• **Source excerpt**
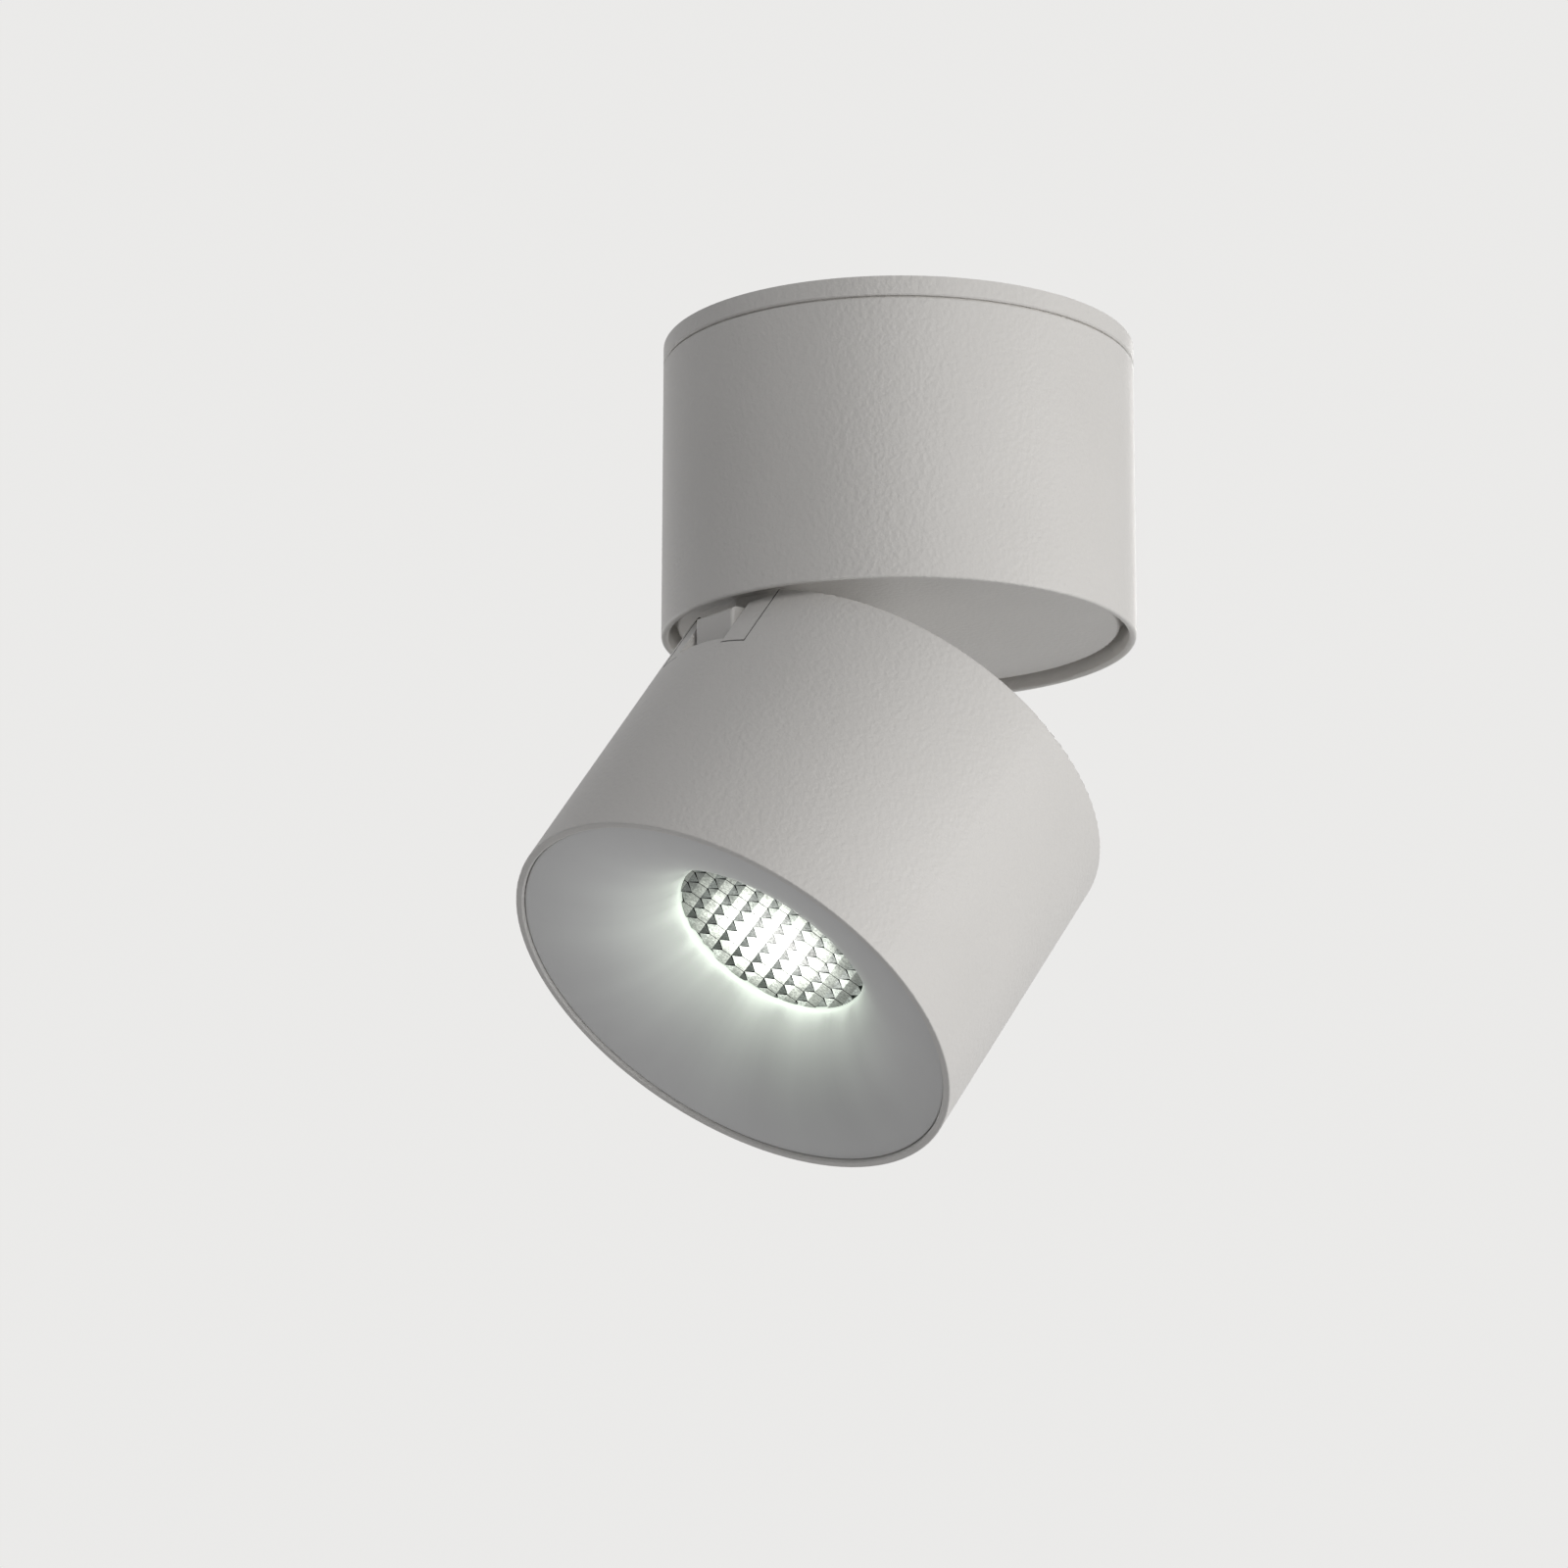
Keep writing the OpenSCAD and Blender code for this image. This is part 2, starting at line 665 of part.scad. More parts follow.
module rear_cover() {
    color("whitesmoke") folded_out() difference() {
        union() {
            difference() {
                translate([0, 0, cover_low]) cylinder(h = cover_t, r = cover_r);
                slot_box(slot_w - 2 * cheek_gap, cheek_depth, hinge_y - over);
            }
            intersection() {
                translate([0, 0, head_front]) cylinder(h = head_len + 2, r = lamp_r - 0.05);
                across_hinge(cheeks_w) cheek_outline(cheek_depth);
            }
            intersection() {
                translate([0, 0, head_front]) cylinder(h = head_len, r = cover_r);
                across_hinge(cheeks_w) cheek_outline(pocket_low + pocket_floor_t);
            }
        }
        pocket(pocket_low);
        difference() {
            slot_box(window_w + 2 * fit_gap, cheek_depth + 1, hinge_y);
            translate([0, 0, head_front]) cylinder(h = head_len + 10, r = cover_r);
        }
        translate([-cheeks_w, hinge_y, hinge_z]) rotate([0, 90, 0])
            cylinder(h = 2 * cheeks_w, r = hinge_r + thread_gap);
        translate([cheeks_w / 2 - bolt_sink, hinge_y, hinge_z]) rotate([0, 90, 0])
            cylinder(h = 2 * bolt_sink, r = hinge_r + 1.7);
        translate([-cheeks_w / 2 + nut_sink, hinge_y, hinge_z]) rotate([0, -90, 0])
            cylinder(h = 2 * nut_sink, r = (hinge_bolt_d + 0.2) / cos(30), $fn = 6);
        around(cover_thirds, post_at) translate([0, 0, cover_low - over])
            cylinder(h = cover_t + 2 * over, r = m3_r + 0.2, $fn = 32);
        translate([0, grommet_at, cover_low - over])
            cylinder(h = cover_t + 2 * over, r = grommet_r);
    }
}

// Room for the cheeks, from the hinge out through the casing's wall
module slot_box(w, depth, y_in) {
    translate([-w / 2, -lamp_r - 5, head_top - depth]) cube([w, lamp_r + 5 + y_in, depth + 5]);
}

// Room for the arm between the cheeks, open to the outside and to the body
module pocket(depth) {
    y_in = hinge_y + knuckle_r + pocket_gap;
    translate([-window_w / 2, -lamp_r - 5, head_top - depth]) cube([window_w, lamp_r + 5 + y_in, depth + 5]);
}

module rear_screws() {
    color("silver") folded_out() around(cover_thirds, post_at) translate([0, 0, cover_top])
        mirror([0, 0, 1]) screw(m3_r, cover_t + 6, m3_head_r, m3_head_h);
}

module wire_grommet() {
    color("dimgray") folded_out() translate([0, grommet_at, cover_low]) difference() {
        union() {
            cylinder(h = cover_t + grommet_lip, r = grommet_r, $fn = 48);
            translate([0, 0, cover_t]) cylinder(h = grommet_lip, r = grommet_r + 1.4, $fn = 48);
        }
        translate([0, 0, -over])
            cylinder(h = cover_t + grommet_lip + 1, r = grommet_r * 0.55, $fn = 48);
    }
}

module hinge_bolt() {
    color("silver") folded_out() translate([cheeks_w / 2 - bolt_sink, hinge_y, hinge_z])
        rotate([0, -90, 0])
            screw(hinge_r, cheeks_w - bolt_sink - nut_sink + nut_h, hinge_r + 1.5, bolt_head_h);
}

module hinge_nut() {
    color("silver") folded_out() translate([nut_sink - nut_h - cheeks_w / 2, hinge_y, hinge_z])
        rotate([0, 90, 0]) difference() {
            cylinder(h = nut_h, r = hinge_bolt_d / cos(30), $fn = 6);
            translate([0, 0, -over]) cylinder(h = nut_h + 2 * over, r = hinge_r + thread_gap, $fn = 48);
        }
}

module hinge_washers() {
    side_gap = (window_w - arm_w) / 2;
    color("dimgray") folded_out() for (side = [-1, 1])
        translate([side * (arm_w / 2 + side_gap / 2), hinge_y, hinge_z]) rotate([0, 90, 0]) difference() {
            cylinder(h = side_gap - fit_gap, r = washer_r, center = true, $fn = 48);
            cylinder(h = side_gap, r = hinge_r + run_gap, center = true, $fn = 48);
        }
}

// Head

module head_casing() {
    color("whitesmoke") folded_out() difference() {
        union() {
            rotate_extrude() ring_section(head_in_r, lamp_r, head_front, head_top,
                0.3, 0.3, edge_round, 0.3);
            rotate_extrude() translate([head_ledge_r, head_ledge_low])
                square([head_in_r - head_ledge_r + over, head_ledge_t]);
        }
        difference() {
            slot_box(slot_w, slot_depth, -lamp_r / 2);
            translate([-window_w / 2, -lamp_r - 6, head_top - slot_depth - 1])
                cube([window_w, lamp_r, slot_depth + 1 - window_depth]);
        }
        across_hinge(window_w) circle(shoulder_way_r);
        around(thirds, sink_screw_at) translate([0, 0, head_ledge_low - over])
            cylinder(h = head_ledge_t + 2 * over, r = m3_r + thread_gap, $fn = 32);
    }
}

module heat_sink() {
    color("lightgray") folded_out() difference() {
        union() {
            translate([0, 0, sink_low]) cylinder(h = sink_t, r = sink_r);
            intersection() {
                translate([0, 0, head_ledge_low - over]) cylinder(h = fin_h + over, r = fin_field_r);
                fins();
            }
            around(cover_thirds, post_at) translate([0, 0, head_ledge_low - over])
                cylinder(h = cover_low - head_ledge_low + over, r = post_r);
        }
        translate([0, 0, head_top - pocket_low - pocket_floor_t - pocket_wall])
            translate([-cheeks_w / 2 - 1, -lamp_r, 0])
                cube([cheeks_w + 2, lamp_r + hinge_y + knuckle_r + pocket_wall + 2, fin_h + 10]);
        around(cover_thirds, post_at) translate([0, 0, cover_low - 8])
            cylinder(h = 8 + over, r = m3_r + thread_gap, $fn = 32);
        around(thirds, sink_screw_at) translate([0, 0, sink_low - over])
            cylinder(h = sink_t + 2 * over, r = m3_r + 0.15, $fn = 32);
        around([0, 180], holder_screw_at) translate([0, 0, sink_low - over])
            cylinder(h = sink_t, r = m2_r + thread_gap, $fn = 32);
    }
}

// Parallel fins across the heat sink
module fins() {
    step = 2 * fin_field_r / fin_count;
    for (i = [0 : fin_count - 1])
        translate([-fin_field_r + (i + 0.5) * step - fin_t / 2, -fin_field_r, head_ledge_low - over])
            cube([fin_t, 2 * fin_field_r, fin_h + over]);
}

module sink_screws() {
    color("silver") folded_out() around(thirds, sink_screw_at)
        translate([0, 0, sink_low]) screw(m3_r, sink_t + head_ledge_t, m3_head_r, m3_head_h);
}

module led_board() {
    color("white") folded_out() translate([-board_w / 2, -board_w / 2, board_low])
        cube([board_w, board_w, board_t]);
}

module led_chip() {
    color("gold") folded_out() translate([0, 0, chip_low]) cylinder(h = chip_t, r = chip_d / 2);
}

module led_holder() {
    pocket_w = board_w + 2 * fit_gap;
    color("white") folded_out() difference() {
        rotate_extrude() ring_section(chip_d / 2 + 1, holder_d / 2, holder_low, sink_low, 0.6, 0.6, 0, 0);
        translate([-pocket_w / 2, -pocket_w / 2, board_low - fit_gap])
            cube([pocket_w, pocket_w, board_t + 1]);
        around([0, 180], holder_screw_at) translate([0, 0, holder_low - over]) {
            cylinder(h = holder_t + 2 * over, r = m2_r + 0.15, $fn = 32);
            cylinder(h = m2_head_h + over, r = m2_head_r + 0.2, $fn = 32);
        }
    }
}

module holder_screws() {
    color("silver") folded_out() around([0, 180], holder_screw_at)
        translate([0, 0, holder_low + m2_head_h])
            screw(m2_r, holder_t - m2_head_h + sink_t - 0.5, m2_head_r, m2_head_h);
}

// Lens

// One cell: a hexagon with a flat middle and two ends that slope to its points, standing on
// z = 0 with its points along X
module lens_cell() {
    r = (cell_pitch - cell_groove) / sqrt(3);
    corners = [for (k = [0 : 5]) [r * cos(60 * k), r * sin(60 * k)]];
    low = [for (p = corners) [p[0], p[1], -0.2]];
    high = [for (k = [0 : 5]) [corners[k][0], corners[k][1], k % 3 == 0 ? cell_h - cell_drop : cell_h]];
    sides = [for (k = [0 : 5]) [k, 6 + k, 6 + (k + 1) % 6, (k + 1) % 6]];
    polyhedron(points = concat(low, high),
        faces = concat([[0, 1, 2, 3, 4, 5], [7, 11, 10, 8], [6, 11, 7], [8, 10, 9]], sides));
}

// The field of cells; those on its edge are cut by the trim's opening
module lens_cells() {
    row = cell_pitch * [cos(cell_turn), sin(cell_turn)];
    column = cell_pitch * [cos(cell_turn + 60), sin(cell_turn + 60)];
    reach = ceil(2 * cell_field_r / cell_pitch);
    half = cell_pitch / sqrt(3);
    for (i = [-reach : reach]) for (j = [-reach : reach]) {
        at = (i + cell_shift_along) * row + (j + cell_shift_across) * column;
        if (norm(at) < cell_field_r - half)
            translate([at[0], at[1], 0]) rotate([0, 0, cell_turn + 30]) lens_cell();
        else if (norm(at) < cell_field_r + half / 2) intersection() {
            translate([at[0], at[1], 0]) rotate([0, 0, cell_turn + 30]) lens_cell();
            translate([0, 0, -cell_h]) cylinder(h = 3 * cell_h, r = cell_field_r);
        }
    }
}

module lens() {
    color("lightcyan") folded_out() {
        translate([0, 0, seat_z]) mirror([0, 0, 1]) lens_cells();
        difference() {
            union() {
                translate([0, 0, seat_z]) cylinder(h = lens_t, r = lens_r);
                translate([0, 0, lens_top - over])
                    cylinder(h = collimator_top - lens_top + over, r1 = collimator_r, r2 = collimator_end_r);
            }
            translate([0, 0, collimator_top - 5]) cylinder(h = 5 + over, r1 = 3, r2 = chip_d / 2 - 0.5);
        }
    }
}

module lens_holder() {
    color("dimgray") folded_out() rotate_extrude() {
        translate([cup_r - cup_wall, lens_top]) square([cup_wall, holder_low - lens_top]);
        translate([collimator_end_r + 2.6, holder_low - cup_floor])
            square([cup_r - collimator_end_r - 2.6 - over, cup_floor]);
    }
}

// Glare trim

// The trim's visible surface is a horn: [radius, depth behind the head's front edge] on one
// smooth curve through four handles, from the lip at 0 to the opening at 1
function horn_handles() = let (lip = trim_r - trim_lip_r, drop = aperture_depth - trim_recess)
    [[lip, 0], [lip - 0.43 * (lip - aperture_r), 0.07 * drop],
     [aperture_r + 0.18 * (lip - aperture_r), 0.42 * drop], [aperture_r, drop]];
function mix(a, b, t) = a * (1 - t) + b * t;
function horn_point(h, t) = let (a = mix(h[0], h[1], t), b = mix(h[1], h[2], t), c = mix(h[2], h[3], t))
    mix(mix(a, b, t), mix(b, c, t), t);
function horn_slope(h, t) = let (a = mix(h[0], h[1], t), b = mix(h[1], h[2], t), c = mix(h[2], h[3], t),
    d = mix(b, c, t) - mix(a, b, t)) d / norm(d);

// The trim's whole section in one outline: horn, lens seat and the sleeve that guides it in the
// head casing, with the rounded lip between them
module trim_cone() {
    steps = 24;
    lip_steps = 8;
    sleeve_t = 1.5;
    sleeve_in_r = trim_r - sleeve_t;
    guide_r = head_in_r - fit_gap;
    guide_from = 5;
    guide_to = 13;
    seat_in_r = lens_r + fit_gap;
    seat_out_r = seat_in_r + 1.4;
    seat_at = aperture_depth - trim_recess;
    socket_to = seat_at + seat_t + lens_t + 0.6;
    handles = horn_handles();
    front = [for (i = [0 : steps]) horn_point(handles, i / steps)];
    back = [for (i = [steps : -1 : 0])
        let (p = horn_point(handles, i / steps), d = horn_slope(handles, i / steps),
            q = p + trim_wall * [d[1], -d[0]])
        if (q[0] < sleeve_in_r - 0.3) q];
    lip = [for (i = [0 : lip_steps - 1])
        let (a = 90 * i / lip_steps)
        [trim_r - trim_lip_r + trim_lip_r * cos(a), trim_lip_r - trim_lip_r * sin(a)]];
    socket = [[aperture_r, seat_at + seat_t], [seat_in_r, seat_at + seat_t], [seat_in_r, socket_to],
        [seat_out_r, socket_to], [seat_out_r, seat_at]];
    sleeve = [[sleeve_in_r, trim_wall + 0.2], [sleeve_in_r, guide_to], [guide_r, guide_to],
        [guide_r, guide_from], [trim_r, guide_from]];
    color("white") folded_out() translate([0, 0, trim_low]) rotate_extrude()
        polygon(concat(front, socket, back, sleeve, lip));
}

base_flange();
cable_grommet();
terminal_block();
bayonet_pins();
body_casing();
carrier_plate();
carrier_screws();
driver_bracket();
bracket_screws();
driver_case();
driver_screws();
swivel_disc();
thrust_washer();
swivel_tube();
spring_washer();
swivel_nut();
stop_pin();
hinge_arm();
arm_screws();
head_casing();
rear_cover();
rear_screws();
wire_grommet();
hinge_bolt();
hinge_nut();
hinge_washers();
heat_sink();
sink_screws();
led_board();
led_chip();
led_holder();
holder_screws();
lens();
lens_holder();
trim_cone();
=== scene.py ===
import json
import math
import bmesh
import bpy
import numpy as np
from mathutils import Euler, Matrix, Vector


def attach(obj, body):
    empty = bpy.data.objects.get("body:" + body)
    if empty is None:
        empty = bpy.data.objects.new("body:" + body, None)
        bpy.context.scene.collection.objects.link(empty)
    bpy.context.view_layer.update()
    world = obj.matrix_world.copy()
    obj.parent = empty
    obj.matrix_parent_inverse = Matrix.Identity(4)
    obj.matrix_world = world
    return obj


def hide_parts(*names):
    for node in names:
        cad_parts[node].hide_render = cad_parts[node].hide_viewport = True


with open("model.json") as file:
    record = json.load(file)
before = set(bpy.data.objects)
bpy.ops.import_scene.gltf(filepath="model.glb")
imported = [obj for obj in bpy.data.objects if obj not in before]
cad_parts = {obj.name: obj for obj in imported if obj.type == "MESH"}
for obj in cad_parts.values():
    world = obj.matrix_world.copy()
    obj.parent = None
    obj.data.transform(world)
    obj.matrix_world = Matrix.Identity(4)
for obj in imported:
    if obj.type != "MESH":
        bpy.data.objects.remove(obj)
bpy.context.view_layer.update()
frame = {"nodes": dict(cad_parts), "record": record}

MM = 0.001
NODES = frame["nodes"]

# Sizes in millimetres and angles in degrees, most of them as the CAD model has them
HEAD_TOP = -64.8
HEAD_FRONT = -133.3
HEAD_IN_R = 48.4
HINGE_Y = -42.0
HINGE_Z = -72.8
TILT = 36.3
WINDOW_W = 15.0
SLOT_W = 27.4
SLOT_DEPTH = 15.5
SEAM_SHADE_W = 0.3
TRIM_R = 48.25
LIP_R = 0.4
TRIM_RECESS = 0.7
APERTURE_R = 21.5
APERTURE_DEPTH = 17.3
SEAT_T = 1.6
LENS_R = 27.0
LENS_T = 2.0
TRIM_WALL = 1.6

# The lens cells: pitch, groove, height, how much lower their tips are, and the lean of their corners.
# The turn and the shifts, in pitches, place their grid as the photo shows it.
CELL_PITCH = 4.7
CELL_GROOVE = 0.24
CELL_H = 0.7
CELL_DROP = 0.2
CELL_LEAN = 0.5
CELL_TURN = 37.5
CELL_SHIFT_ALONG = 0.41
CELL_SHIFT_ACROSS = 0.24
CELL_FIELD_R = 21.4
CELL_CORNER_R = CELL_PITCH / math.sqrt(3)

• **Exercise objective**
Within the material above, extract exactly the lines that start at the line containing "obj.parent = empty" and stop after the line containing "before = set(bpy.data.objects)", and only those.

• **Solved problem**
    obj.parent = empty
    obj.matrix_parent_inverse = Matrix.Identity(4)
    obj.matrix_world = world
    return obj


def hide_parts(*names):
    for node in names:
        cad_parts[node].hide_render = cad_parts[node].hide_viewport = True


with open("model.json") as file:
    record = json.load(file)
before = set(bpy.data.objects)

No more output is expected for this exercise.